So I got tagged in a meme that circulated the web back at the beginning of the year. It of course went completely over my head and I didn’t realise I’d been tagged, even as I watched it pass from site to site thinking “Hey that looks like fun!”. Chris Wilson over at Fresh Peel is the culprit, he and I got talking on LinkedIn one day, amazing how these things start. Chris, thanks for the tip!

Without further ado, the much-belated eight facts about me that weren’t common knowledge:

1. The first game I produced was an ice skating game called Barbie’s Sparkling Ice Show. Obvious drug/bling references aside, it did quite well, and was a great lesson in brand management and dealing with third-party IP.

2. I grew up in Hong Kong before a short stint in the US rendered my well-spoken Queen’s English accent marred with rolled Rs and “mom” replaced “mum”. It’s much softer these days, though I still don’t sound remotely Australian.

3. Basketball was the only sport I was ever any good at, but I was quite good at that. I once single-handedly scored more points on my own than the opposing team did in the entire game. It would end at that if there was a legend to be made; sadly the other team only managed 13 points, so a Herculean-effort it was not.

4. My first guitar teacher refused to teach me on account of being left-handed. I subsequently stopped learning guitar with him…

5. The first song I ever performed live was The Doors’ Roadhouse Blues. I bought a harmonica the day before to play the solo in it. That was 13 years ago, I am a marginally better harmonica player than I was that day (suffice to say I’m crap).

6. My first girlfriend’s name was Clare Darby. To the best of my knowledge I cannot remember holding hands or even speaking to her one on one. We were five of course, so I think a little slack can be cut. Funnily enough I never went through a stage where I was bothered by girl germs, though girls seem to remain bothered by mine. Hello to Clare if she is playing at home.

7. In Hong Kong all the grass had signs saying “Please keep off”. To this day I have never been camping and have absolutely no desire to. I’m as big a tree hugger as the next guy (unless the next guy is one of the ones that boarded the Japanese whaling ship, in which case I look like a carbon-positive, nature-hating, tree-felling, seal-clubbing, ice-cap-melting capitalist), but to quote Minnie Driver in Grosse Point Blank, I say leave your live stock alone.

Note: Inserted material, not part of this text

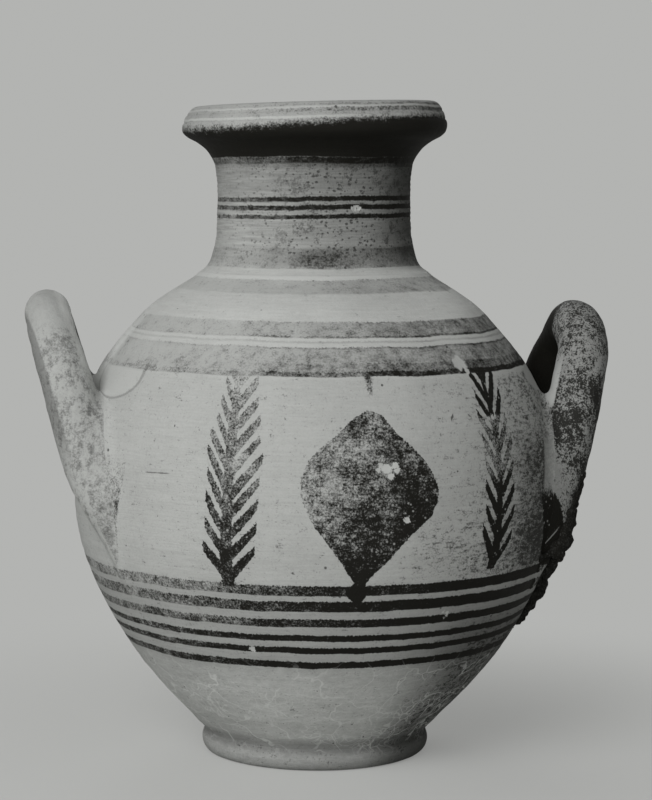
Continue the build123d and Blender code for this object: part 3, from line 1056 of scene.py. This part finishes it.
places = {                        # soft edges: from nothing to all over these degrees or millimetres
    "rightward": (("turn", -72, 60),),
    "lowDown": (("height", 96, 70),),
    "panel": (("height", 137, 147), ("height", 277, 268)),
    "neck": (("height", 338, 356), ("height", 418, 411)),
    # grime and painted shade on the right side
    "grimeAndShadeRight": (("turn", 6, 60),),
    "lozengeMiddle": (("turn", -9, 3),),
    "lozengeRight": (("turn", 3, 14),),
    "lozengeLow": (("height", 215, 160),),
    "lozengeFoot": (("height", 158, 140),),
    "leavesHigh": (("height", 185, 268),),
    "leavesLow": (("height", 215, 165),),
    "rightStem": (("turn", 0, 30),),
    "stemTop": (("height", 248, 251),),
    "wornStem": (("height", 203, 212), ("height", 249, 246)),
    "lowRows": (("height", 120, 106),),
    "drip": (("height", 258, 268), ("height", 280, 278)),
    # painted shade on the neck just under the lip
    "shadeUnderLip": (("height", 398, 416), ("height", 420, 417)),
    "upperHalf": (("height", 272, 280), ("height", 424, 414)),
    "besideLozenge": (("turn", 0, 14), ("height", 205, 160)),
    "besideStem": (("turn", 40, 50), ("height", 236, 215)),
    "bowlRight": (("turn", 15, 48), ("height", 140, 80), ("height", 4, 34)),
    "bowlLow": (("height", 84, 50),),
    "cleanRoot": (("height", 182, 192), ("height", 236, 222)),
    "pitted": (("turn", -95, -10),),
    "finePitted": (("turn", -80, 10),),
    "topPitted": (("height", 390, 402),),
    "grainy": (("height", 140, 172),),
    "roots": (("height", 90, 66), ("height", 12, 22)),
    "hairs": (("height", 86, 42), ("height", 4, 30)),
    "neckShade": (("turn", -62, 12),),
    "neckFarShade": (("turn", 20, 60),),
    # painted light on the right shoulder
    "paintedLightShoulder": (("turn", 12, 55), ("height", 205, 330), ("height", 345, 335)),
    # painted bounce light on the wall inside the left loop
    "bounceLightInLeftLoop": (("around", -79, -86), ("around", -110, -98), ("height", 258, 268), ("height", 325, 285)),
    "lozengeShade": (("turn", 10, 22),),
    "stemShade": (("turn", 38, 48), ("turn", 56, 54), ("height", 245, 222)),
    "bowlShade": (("height", 142, 92), ("turn", 8, 40)),
    "bowlLeft": (("turn", -25, -48), ("height", 14, 26)),
    "footRight": (("height", 24, 12), ("turn", -40, 0)),
}

strokes = {
    "drip": (4.2, 275.0, 0.03),   # turn, height and lean
    "blot": (-6.0, 347.5),
    "scratch": (-47.0, 211.0, 0.1),
    "mark": (24.3, 249.0, 0.2),
    "cleanLine": (54.8, 190.0, 0.1),
    "underLip": (416.6, 418.0),
    "underLipTop": (434.5, 6.5),  # height at the left, and how much more at the right
}


def bodyPaint():
    clay = Finish("paintedClay")
    height, around = clay.whereabouts()[2:]
    fold = 90.0 - clay.size(clay.size(around) - 90.0)
    turn = fold * clay.maths("SIGN", around)   # the back repeats the front
    values = {"turn": turn, "around": around, "height": height}

    def at(name):
        # 1 in a place, 0 outside it
        share, *others = [clay.step(low, high, values[kind]) for kind, low, high in places[name]]
        for other in others:
            share = share * other
        return share

    fine = clay.noise(1.3, detail=3.0, rough=0.7)
    middle = clay.noise(5.0, shift=31.0, detail=3.0, rough=0.6)
    broad = clay.noise(46, shift=7.0)
    patch = clay.noise(17, shift=53.0, detail=3.0)
    streak = clay.noise(1.0, stretch=(0.045, 0.045, 0.75), shift=11.0, detail=3.0, rough=0.6)
    blotch = clay.noise(1.0, stretch=(0.17, 0.17, 0.5), shift=37.0, detail=3.0, rough=0.65)
    grainy, ragged, wander = clay.strays(fine)
    lane = height + wander + grainy
    plainLane = height + grainy
    rightness, lowDown, onPanel, onNeck = at("rightward"), at("lowDown"), at("panel"), at("neck")

    # painted rows: dark paint, grey wash and light slip
    belly, shoulder, neck, lipPaint = [rowPaint(clay, lane, name) for name in ("belly", "shoulder", "neck", "lip")]
    wash = (shoulder[1] + neck[1]) * (0.42 + rightness * 0.75) + lipPaint[1]
    light = shoulder[2] + neck[2] * 0.3 + lipPaint[2]

    girth = turn * tree["degree"] + ragged
    leftEdge, rightEdge = (girth - lozengeEdge(clay, plainLane, side) * tree["degree"] for side in ("left", "right"))
    diamond = clay.step(-0.4, 0.6, leftEdge) * clay.step(0.4, -0.6, rightEdge)
    diamond = diamond * clay.within(plainLane, *lozenge["heights"])
    trees = clay.most(*(treePaint(clay, turn, plainLane, ragged, side) for side in ("left", "right")))
    spare, brushLine = crotchPaint(clay, around, height, ragged)
    leftRoot, rightRoot = rootPaint(clay, around, height, ragged)

    # how thick each paint lies, from 0 to 1
    diamondCover = 0.42 + at("lozengeMiddle") * 0.17 + at("lozengeRight") * 0.20 + at("lozengeLow") * 0.22
    diamondCover = diamondCover + at("lozengeFoot") * 0.3 + (patch + blotch) * 0.7
    leafCover = 0.64 - at("leavesHigh") * 0.20 + at("leavesLow") * 0.14 + patch * 0.5
    leafCover = leafCover + at("rightStem") * (0.30 + at("stemTop") * 0.25 - at("wornStem") * 0.32)
    rowCover = 0.49 + rightness * 0.77 + at("lowRows") * 0.18 + patch * 0.6
    where, tall, lean = strokes["drip"]
    drip = clay.size(turn - where + (height - tall) * lean) + (tall - height) * lean
    motif = clay.most(
        diamond * diamondCover, trees * leafCover, leftRoot * (0.42 + patch * 0.6), rightRoot * (0.95 + patch * 0.4),
        clay.step(1.6, 0.2, drip) * at("drip") * 0.62,
    )
    where, tall = strokes["blot"]
    neckBlot = clay.step(22, 2, clay.size(turn - where)) * clay.step(9, 1, clay.size(height - tall)) * 0.36
    band = belly[0] * rowCover + (neck[0] + neckBlot) * (0.66 + rightness * 0.5 + patch * 0.5 + blotch * 0.8)
    band = band + lipPaint[0] * (0.2 + rightness * 1.2 + patch * 0.6)
    band = band + shoulder[0] * (0.42 + rightness * 0.9 + patch + blotch * 0.9)
    # the dark paint under the lip, which reaches higher to the right
    level, more = strokes["underLipTop"]
    underLip = clay.step(9.0, -5.0, height + middle * 2.0 - (rightness * more + level)) * (1.0 + rightness * 0.4)
    underLip = clay.step(*strokes["underLip"], lane) * underLip
    # the neck just under the lip gets painted shade, deeper to the right
    cover = clay.most(motif, band, underLip) * (1.0 - spare) + at("shadeUnderLip") * (0.16 + rightness * 0.2)
    speck = fine * (1.35 - at("upperHalf") * 0.55) + middle * 0.7 + 0.5
    painted = clay.step(-0.36, 0.30, cover - speck)

    # grime and painted shade that gather to the right, and flecks everywhere
    dirtAndShade = (at("grimeAndShadeRight") * (0.90 + patch * 0.4 + broad * 0.5) * 0.5 + at("besideLozenge") * 0.2) * onPanel
    dirtAndShade = dirtAndShade + at("besideStem") * onPanel * 0.22 + at("bowlRight") * 0.52 + at("bowlLow") * 0.07 - 0.01
    where, tall, lean = strokes["cleanLine"]
    clean = clay.step(0.0, 1.5, turn - where - (height - tall) * lean) * at("cleanRoot")
    grimeAndShade = clay.step(-0.30, 0.34, dirtAndShade + blotch * 1.7 + patch * 0.35 - speck) * (1.0 - spare) * (1.0 - clean * 0.75)
    flecks = clay.cells(clay.spot, 0.10)
    luck = clay.node("SeparateColor", {}, {0: flecks.beside("Color")})
    fleck = clay.step(0.75, 0.35, flecks * 10.0 - (luck - 0.80) * 2.4 + fine * 1.6) * clay.step(0.80, 0.82, luck)
    pits = clay.cells(clay.vectors("MULTIPLY", {0: clay.spot, 1: (0.27, 0.27, 0.36)}), 1.0)
    pit = clay.step(0.34, 0.14, pits + (0.1 - middle) * 0.5 + fine * 0.7 + patch * 0.5) * at("pitted")
    finePit = clay.step(0.055, 0.13, (middle + fine) * 0.5 + patch * 0.3 + at("topPitted") * 0.03)
    pit = clay.most(pit, finePit * at("finePitted") * 0.8) * onNeck
    # pale grains in the painted stems and lozenge
    grain = clay.step(0.20, 0.10, clay.cells(clay.spot, 0.26) + patch * 0.5 + fine * 0.4)
    grain = grain * clay.step(0.2, 0.5, motif) * at("grainy")

    # root marks on the lower bowl
    swirl = clay.node("TexNoise", {}, {"Vector": clay.spot, "Scale": 0.055, "Detail": 2.0}, "Color")
    swayed = clay.vectors("ADD", {0: clay.spot, 1: clay.vectors("SCALE", {0: swirl, "Scale": 26.0})})
    roots, hairs = (clay.cells(swayed, scale, "DISTANCE_TO_EDGE") for scale in (0.034, 0.13))
    root = clay.step(0.026, 0.008, roots + fine * 0.03) * clay.step(-0.10, 0.0, clay.noise(30, shift=23.0))
    hair = clay.step(0.075, 0.02, hairs + fine * 0.07) * clay.step(-0.08, 0.06, clay.noise(24, shift=41.0))
    marks = root * at("roots") + hair * at("hairs") * 0.8

    base = clay.graph(height + wander * 2.0, clayTones["span"], clayTones["stops"])
    base = base * (1.0 + fine * 0.26 + middle * 0.14 + broad * 0.16 + streak * (0.25 + onNeck * 0.7))
    # painted shade on the neck's right side, and painted light on the right shoulder
    base = base * (1.0 - onNeck * (at("neckShade") + at("neckFarShade")) * 0.34) * (1.0 + at("paintedLightShoulder") * 0.35)
    base = base * (1.0 - wash * (0.40 + patch * 0.6 + streak * 0.5))
    base = clay.blend(base, clayTones["slip"], clay.ends(light) * clay.step(0.9, 0.4, speck) * 0.75)
    base = clay.blend(base, 0.46, spare * 0.85) * (1.0 - brushLine * 0.3)
    # painted bounce light on the wall inside the left loop, then darkening by grime and painted shade
    base = clay.blend(base, 0.62, at("bounceLightInLeftLoop") * 0.8) * (1.0 - grimeAndShade * 0.84)
    base = base * (1.0 - onPanel * (at("lozengeShade") * 0.03 + at("stemShade") * 0.2))
    base = base * (1.0 - at("bowlShade") * 0.6) * (1.0 + lowDown * blotch * 0.55)
    base = base * (1.0 - lowDown * (at("bowlLeft") * 0.13 + at("footRight") * 0.1))
    tone = clay.blend(base, clayTones["paint"], painted * 0.99)
    tone = clay.blend(tone, 0.36, grain * 0.7)
    where, tall, lean = strokes["scratch"]
    scratch = clay.step(0.7, 0.2, clay.size(height - tall - (turn - where) * lean) + middle * 1.2)
    scratch = scratch * clay.step(4.0, 2.5, clay.size(turn - where))
    where, tall, lean = strokes["mark"]
    mark = clay.size(turn - where - (height - tall) * lean) * 2.9 + clay.size(height - tall) * 0.45
    tone = clay.blend(tone, 0.03, clay.most(fleck, pit, scratch * 0.8, clay.step(1.5, 0.8, mark)) * 0.8)

    spot = clay.node("CombineXYZ", {}, {0: around * clay.blend(tree["degree"], 1.19, onNeck), 1: height})
    scar = 99.0
    for where, tall, radius in scars:
        away = clay.vectors("DISTANCE", {0: spot, 1: (where * tree["degree"], tall, 0)}, "Value")
        scar = clay.maths("MINIMUM", away - radius, scar)
    scar = clay.step(0.55, -0.35, scar + middle * 4.5 + fine * 5.5)
    tone = clay.blend(tone, clayTones["slip"], scar * 0.92)
    tone = clay.blend(tone, 0.62, clay.ends(marks) * 0.62)
    relief = fine * 0.4 + middle * 0.4 + streak * 0.4 - pit * 0.9
    return clay.finish(tone, relief, 0.93 - painted * 0.2 + fine * 0.1, 0.0007)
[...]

8. British GQ is my favourite magazine on the planet. I wish it was something like The Economist, but it isn’t. I love fashion even if I can afford none of it, the writers it has are extraordinary, the whole thing is endlessly entertaining. Unlike Australian GQ, which is fucking awful. If you’re reading Grant, call me – 0404078686, I can save your terrible, terrible magazine.

So, I now have to tag 8 others in this wee game. I am keeping it very close to home and hitting up Stuart McPhee (the best music writer I know), Scott Drummond (the most insightful person I know), Alysha Sandow (the best dressed person I know, she’s a pretty good graphic designer too!), Simon Chen (he’s at the Web 2.0 conference right now, so won’t reply; odds are he wouldn’t anyway), Andrew Cafourek (smart and unafraid of getting his hands dirty in addition to being an incredibly nice guy), Iain Tait (who no doubt got tagged several times with this while he was in India), Laurel Papworth (I’ve only had limited interaction with Laurel but I like the cut of her jib…whatever that means *Update* Laurel has already done this, hers can be found here) and Skelliewag who I don’t know at all but I really like what he does, and so he deserves more of your time and attention (because I say so).